Taking into account the policy changes listed above and others contained in current law, under CBO's baseline projections:
- The deficit will shrink to an estimated $641 billion in fiscal year 2013 (or 4.0 percent of GDP), almost $500 billion less than the shortfall in 2012.
- Such fiscal tightening will lead to economic conditions in 2013 that will probably be considered a recession, with real GDP declining by 0.5 percent between the fourth quarter of 2012 and the fourth quarter of 2013 and the unemployment rate rising to about 9 percent in the second half of calendar year 2013.

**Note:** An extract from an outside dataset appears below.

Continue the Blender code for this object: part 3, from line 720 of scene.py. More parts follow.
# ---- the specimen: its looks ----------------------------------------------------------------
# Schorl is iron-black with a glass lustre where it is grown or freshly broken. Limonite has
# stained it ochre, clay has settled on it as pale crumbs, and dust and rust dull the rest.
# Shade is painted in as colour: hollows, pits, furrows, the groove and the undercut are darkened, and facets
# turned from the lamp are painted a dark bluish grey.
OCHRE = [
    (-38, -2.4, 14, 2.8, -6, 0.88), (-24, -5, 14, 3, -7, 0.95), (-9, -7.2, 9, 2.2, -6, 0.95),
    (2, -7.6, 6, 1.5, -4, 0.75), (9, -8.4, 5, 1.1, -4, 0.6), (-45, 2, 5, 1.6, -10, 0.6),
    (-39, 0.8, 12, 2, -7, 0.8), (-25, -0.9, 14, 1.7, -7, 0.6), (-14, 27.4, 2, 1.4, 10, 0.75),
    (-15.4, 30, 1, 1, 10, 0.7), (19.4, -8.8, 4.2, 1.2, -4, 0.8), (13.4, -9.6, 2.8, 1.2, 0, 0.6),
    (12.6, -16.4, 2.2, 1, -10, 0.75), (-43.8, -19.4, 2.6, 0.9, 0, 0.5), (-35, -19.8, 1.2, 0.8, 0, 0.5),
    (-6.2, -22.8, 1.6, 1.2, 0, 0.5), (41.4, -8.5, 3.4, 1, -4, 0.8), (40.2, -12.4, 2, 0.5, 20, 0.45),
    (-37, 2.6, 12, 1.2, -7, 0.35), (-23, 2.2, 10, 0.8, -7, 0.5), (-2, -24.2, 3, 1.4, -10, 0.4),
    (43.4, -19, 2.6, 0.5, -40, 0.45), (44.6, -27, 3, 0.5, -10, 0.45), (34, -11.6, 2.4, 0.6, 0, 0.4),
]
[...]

- Because of the large amount of unused resources in the economy and other factors, the rate of inflation (as measured by the personal consumption expenditures, or PCE, price index) will remain low in 2013. In addition, interest rates on Treasury securities are expected to be very low next year.
As for the US economy the rest of 2012, economic recovery will "continue at a modest pace for the remainder of calendar year 2012, with real (inflation-adjusted) GDP growing at an annual rate of about 2¼ percent in the second half of the year, compared with a rate of about 1¾ percent in the first half. The unemployment rate will stay above 8 percent for the rest of the year, CBO estimates, and the rate of inflation in consumer prices will remain low."

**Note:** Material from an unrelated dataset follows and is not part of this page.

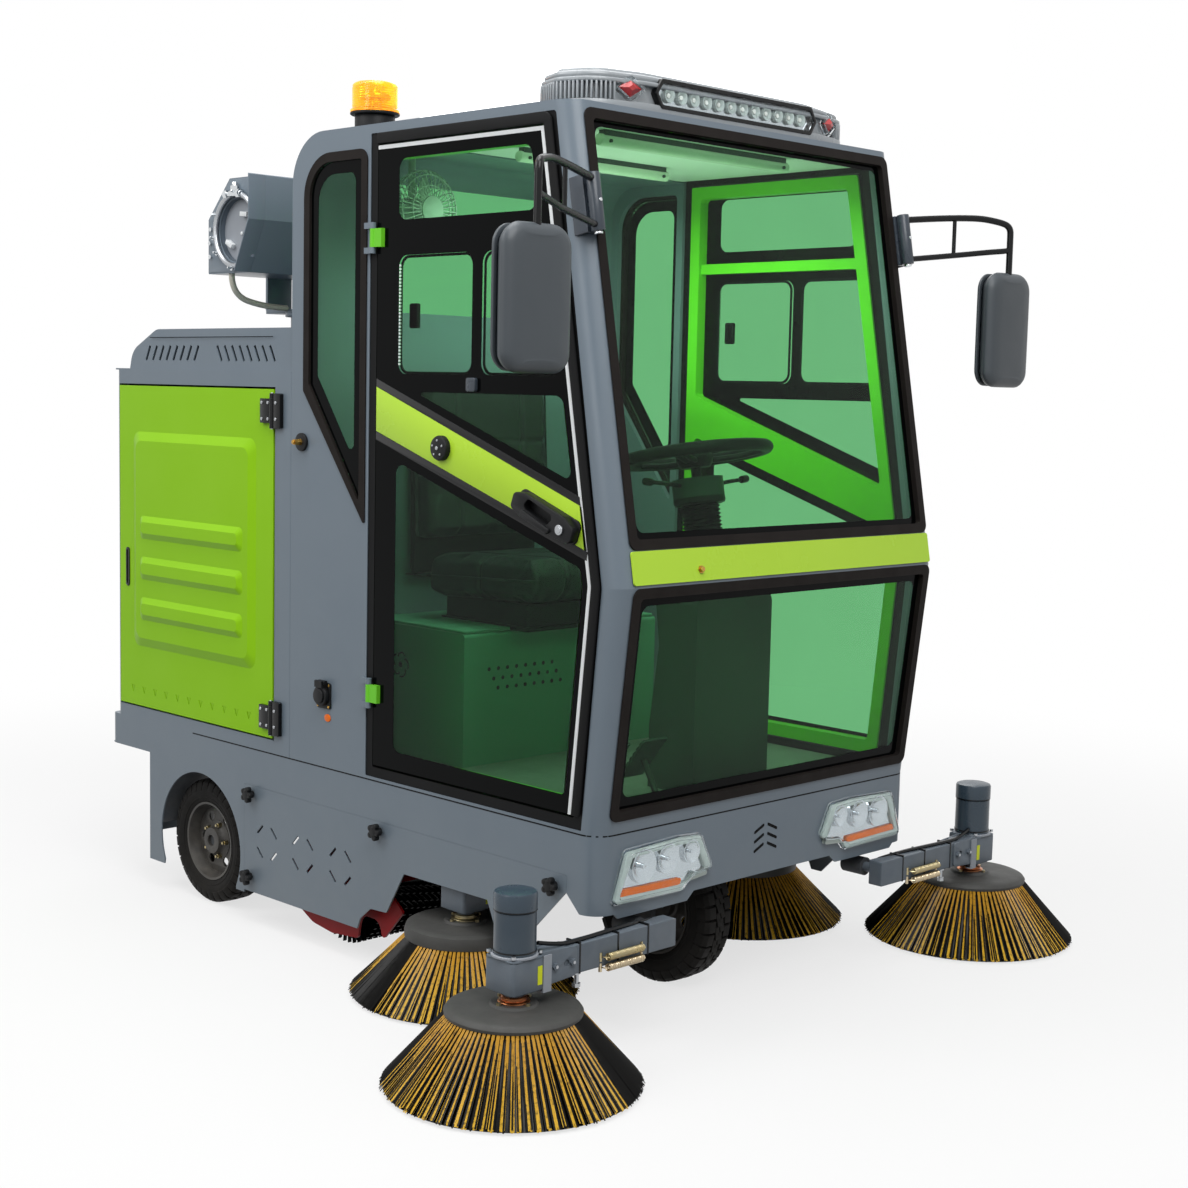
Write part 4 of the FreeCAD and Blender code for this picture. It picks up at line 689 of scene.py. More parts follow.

For fiscal year 2012 (which ends on September 30), the federal budget deficit will total $1.1 trillion, CBO estimates, marking the fourth year in a row with a deficit of more than $1 trillion. That projection is down slightly from the $1.2 trillion deficit that CBO projected in March. At 7.3 percent of gross domestic product (GDP), this year's deficit will be three-quarters as large as the deficit in 2009 when measured relative to the size of the economy. Federal debt held by the public will reach 73 percent of GDP by the end of this fiscal year-the highest level since 1950 and about twice the share that it measured at the end of 2007, before the financial crisis and recent recession.